Work to be completed - Reproduce only the lines from the one containing "backPanels();" through the one containing "obj.matrix_parent_inverse = Matrix.Identity(4)", exactly as written and with both ends included.

Given records -
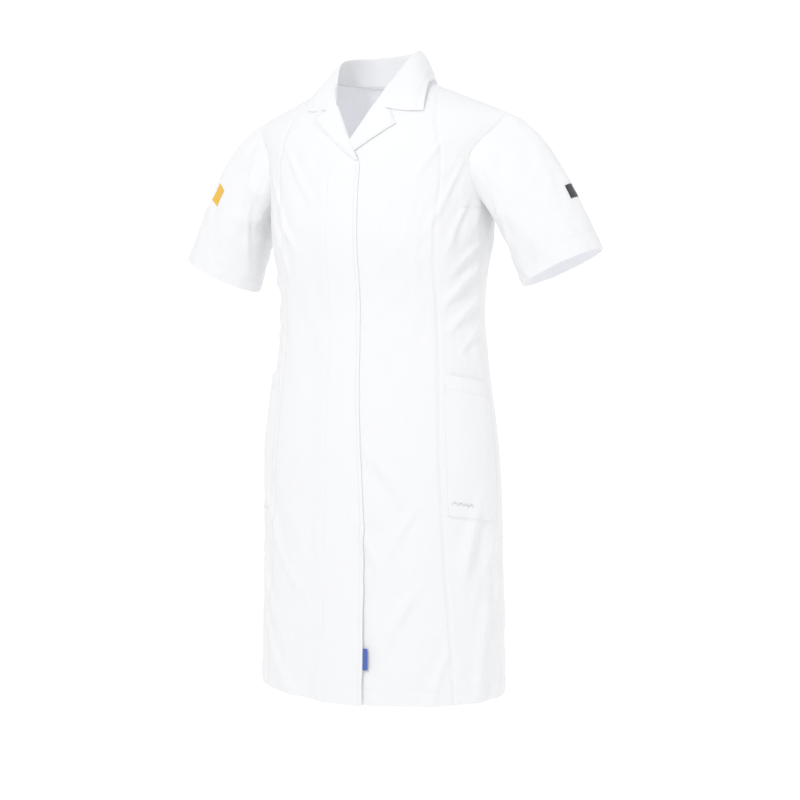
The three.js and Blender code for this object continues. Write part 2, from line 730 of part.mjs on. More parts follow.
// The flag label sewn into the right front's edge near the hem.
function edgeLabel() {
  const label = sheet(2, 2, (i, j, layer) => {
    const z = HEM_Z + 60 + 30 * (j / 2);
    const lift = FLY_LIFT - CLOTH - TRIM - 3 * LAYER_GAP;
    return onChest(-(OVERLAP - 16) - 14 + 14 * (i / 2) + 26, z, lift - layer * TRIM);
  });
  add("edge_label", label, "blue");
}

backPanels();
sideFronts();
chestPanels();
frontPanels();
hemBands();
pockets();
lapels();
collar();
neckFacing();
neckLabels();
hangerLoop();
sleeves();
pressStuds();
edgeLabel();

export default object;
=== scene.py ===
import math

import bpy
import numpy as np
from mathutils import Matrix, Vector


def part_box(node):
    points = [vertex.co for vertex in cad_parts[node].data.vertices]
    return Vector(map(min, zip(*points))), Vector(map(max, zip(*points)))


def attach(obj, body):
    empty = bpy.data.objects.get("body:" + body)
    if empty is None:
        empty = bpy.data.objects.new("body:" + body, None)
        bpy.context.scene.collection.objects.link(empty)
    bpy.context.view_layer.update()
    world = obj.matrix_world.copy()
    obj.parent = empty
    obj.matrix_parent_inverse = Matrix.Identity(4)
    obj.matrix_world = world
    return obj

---

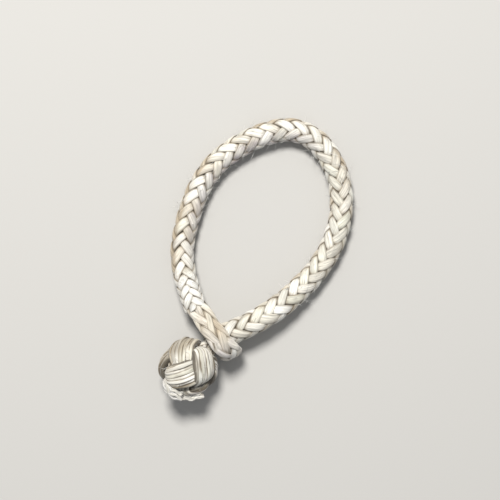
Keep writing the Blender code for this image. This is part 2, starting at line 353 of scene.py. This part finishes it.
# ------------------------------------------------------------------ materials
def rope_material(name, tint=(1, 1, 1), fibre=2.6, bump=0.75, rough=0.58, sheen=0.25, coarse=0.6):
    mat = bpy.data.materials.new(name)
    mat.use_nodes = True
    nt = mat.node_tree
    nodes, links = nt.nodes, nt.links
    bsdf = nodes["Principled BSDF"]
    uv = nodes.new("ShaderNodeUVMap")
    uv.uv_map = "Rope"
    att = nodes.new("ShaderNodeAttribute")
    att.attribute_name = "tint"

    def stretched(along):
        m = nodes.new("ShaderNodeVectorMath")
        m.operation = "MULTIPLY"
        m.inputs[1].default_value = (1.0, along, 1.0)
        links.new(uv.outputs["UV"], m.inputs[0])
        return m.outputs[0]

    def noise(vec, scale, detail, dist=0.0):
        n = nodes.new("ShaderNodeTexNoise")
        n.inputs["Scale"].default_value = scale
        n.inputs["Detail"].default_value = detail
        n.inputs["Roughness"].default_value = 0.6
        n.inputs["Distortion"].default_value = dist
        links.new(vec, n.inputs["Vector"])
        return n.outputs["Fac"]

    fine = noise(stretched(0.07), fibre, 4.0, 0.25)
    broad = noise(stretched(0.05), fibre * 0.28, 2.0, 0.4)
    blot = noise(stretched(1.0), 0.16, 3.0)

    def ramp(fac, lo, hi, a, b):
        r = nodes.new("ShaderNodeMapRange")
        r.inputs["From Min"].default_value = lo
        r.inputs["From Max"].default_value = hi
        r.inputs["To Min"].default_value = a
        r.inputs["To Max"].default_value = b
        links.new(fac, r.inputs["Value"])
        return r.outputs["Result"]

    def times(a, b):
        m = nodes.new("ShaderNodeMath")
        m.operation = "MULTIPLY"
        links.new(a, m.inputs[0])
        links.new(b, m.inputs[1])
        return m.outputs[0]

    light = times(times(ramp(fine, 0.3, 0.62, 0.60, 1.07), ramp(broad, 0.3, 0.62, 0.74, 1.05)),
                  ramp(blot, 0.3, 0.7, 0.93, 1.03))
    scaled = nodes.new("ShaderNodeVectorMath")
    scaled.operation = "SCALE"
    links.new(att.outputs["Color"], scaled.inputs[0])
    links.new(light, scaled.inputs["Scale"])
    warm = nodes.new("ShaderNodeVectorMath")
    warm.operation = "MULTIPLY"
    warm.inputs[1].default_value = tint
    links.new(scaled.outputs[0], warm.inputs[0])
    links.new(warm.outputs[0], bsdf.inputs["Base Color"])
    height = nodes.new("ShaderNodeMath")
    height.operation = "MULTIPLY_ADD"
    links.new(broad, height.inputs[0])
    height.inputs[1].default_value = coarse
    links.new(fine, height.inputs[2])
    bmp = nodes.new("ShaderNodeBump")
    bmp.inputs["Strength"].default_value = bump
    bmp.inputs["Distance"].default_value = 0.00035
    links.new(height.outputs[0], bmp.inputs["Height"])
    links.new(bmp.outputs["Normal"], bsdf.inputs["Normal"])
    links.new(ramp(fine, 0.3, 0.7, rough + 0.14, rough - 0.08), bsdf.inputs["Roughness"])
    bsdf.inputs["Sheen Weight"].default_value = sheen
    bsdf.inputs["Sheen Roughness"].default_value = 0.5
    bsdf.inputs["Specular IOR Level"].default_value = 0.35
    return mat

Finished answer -
backPanels();
sideFronts();
chestPanels();
frontPanels();
hemBands();
pockets();
lapels();
collar();
neckFacing();
neckLabels();
hangerLoop();
sleeves();
pressStuds();
edgeLabel();

export default object;
=== scene.py ===
import math

import bpy
import numpy as np
from mathutils import Matrix, Vector


def part_box(node):
    points = [vertex.co for vertex in cad_parts[node].data.vertices]
    return Vector(map(min, zip(*points))), Vector(map(max, zip(*points)))


def attach(obj, body):
    empty = bpy.data.objects.get("body:" + body)
    if empty is None:
        empty = bpy.data.objects.new("body:" + body, None)
        bpy.context.scene.collection.objects.link(empty)
    bpy.context.view_layer.update()
    world = obj.matrix_world.copy()
    obj.parent = empty
    obj.matrix_parent_inverse = Matrix.Identity(4)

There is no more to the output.